AI Deployments Targeted in 91,000+ Attack Sessions

AI Deployments Targeted in 91,000+ Attack Sessions

eSecurity Planet
eSecurity PlanetJan 9, 2026

Why It Matters

AI services are becoming critical production components, and the scale of reconnaissance indicates imminent exploitation risk for organizations that leave these endpoints exposed.

Key Takeaways

  • 91k AI attack sessions recorded in four months.
  • SSRF campaign used Ollama, Twilio, JA4H fingerprint, Nuclei automation.
  • Enumeration campaign probed 70+ LLMs with low‑risk queries.
  • Attackers leveraged outbound callbacks and proxy misconfigurations.
  • Zero‑trust and strict outbound controls recommended to mitigate risk.

Pulse Analysis

The rapid integration of generative AI into enterprise workflows has expanded the attack surface far beyond traditional web applications. As AI models are exposed through APIs, webhooks, and proxy layers, they inherit the same misconfiguration pitfalls that attackers have long exploited in cloud environments. This convergence means that threat actors can now apply familiar techniques—such as server‑side request forgery—to AI‑specific services, turning experimental curiosity into a disciplined reconnaissance operation.

Two distinct campaigns illustrate the evolving threat landscape. The first employed SSRF to abuse Ollama’s model‑pull feature and Twilio webhook parameters, using a consistent JA4H TLS fingerprint that points to a centralized scanning framework, likely Nuclei. The second campaign focused on large‑scale enumeration, probing more than 70 LLM endpoints—including OpenAI, Anthropic, Meta, and Google models—with innocuous queries designed to evade content filters. Remarkably, just two IP addresses generated over 80,000 sessions in eleven days, underscoring the efficiency of automated, low‑profile probing that can map an organization’s AI ecosystem without triggering alarms.

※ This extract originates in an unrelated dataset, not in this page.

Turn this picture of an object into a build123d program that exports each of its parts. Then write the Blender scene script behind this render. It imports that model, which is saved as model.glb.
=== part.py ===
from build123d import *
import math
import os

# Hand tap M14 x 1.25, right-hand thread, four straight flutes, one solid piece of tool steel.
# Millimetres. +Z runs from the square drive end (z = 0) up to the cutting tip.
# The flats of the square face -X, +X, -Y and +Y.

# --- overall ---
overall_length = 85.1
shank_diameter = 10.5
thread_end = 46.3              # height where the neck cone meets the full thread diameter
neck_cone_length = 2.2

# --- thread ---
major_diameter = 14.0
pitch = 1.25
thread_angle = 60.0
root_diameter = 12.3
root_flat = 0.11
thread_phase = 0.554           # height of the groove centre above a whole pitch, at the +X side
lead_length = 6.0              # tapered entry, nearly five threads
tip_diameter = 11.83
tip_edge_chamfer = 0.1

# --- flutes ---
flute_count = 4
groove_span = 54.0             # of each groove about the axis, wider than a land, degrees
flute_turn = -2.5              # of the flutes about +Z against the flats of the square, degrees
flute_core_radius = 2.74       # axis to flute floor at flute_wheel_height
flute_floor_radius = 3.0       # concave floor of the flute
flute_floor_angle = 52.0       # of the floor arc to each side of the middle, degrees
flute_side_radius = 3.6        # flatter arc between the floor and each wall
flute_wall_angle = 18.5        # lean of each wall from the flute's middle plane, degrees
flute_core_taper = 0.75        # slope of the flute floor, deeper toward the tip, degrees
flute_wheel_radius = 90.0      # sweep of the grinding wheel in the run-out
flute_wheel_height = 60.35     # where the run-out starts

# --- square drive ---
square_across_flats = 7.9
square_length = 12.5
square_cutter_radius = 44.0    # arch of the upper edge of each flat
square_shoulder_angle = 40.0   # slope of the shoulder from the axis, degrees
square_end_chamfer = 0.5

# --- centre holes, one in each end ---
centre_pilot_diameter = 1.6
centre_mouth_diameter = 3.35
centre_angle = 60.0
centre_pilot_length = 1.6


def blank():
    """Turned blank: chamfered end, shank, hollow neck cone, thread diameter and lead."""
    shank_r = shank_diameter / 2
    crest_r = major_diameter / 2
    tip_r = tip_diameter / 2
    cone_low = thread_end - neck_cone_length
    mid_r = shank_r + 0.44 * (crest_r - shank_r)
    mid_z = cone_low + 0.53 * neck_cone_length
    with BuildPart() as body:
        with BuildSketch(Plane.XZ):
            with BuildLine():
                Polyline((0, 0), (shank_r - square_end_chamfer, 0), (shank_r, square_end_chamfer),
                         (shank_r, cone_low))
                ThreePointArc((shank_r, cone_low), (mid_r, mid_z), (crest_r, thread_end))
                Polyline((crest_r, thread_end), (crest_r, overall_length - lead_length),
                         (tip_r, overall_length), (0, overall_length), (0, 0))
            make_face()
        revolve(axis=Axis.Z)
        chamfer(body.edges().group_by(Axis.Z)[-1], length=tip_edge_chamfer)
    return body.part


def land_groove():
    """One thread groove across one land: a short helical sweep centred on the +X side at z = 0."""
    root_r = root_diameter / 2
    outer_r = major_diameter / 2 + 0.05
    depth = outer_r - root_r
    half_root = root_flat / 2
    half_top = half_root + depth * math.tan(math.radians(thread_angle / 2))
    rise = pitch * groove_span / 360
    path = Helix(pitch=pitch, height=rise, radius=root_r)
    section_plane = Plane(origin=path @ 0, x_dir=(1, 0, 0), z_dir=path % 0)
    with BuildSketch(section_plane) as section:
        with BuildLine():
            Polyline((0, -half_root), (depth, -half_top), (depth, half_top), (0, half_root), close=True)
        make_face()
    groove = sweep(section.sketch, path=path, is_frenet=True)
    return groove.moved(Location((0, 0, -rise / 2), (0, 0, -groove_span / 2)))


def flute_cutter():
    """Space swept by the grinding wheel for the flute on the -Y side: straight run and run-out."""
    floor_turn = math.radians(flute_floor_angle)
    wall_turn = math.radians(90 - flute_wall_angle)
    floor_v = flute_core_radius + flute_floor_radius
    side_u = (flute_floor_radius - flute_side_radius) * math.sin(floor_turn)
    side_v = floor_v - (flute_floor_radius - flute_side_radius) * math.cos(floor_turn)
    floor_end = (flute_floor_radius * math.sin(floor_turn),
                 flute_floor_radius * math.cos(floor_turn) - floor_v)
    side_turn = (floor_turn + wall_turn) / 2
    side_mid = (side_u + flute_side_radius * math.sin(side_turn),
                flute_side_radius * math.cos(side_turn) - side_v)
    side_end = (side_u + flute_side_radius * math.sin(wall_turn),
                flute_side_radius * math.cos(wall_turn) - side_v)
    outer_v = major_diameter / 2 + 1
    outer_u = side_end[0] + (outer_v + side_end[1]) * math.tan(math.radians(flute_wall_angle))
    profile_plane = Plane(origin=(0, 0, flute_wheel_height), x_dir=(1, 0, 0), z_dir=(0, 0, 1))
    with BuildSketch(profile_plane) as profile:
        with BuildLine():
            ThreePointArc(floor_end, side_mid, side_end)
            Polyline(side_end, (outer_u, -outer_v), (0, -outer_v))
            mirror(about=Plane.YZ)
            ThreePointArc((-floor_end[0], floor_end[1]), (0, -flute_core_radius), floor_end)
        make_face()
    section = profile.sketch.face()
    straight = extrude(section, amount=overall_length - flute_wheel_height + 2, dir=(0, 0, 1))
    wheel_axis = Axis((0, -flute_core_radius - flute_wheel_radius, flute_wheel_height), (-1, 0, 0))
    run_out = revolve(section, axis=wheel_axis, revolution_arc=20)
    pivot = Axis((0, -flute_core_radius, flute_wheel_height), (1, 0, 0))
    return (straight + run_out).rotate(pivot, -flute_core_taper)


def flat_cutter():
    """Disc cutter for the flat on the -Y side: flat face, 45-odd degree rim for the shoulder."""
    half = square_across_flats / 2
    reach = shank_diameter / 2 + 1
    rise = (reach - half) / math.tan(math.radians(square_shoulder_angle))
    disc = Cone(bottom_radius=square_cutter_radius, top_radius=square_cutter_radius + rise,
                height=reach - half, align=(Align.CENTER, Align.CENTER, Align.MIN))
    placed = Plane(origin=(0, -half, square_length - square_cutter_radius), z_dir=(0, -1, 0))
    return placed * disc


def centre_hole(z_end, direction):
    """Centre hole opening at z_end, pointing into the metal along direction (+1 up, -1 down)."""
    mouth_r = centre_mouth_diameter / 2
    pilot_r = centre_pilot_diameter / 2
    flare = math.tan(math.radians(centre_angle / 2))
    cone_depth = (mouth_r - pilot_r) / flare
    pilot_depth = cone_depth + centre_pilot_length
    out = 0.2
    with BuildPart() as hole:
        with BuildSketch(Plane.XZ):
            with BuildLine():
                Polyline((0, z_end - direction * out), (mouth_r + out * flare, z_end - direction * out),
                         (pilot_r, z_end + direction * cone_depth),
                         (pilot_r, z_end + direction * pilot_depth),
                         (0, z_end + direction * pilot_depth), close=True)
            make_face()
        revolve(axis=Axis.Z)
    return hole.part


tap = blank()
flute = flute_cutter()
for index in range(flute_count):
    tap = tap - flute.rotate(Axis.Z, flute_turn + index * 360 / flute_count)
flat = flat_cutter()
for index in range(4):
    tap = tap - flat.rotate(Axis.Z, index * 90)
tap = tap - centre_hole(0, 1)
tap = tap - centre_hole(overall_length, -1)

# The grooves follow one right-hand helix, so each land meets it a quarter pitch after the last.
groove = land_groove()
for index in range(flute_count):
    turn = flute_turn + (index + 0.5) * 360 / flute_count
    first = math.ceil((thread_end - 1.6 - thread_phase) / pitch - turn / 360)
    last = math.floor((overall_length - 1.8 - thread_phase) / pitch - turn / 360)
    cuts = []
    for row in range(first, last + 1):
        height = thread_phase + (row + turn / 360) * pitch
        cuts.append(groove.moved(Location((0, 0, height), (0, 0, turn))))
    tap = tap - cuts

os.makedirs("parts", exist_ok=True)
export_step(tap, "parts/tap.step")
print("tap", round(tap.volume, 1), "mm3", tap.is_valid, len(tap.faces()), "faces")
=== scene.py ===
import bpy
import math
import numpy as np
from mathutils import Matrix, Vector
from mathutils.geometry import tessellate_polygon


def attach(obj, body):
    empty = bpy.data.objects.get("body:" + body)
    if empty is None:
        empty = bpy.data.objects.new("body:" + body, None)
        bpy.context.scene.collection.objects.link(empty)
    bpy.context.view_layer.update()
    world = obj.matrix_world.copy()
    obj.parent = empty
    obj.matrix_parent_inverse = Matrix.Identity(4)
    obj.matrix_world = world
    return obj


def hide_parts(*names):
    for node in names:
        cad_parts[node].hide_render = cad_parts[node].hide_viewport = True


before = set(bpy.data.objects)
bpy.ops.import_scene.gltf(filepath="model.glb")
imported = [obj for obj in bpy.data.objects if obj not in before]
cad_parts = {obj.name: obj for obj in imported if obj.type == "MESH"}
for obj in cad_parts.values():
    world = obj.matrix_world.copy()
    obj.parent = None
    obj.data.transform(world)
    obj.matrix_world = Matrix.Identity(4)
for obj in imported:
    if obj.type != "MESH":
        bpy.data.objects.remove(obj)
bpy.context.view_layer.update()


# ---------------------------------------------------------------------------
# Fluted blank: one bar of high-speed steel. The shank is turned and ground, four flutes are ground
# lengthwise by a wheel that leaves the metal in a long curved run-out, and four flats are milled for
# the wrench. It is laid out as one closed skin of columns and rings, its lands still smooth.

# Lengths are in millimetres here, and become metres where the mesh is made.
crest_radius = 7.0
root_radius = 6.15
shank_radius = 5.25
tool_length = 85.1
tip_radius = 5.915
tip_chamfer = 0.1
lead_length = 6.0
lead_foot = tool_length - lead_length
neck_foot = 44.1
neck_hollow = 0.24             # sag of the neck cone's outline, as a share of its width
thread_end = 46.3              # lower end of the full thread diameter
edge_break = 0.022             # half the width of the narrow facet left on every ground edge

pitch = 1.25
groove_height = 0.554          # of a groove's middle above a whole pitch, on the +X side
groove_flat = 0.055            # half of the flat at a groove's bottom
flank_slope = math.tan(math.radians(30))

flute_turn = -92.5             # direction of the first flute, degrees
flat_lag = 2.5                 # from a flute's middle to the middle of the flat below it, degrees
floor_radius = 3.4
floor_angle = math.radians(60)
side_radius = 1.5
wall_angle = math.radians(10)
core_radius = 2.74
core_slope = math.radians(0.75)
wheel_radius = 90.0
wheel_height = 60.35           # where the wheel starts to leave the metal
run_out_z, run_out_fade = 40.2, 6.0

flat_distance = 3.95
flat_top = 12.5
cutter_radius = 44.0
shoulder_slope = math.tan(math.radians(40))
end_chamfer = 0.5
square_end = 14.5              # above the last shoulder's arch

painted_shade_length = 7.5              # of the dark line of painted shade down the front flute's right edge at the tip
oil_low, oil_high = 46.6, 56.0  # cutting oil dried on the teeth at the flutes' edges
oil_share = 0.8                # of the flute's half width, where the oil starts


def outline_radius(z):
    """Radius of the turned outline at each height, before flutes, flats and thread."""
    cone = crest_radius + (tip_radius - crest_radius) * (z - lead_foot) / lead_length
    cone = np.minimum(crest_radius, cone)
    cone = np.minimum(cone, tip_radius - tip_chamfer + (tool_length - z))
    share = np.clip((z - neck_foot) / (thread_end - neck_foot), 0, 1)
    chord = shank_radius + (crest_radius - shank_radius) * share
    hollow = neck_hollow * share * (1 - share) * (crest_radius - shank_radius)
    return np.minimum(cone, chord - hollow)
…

Defending AI deployments now requires the same layered approach applied to legacy infrastructure. Organizations should restrict outbound network traffic from AI servers, block known malicious JA4H fingerprints and OAST domains, and enforce strict authentication and least‑privilege access across model endpoints and proxy layers. Rate limiting, behavioral throttling, and continuous telemetry monitoring can disrupt automated enumeration, while zero‑trust architectures limit implicit trust between services. As AI becomes a core business capability, proactive hardening and incident‑response readiness will be essential to prevent reconnaissance from evolving into full‑scale exploitation.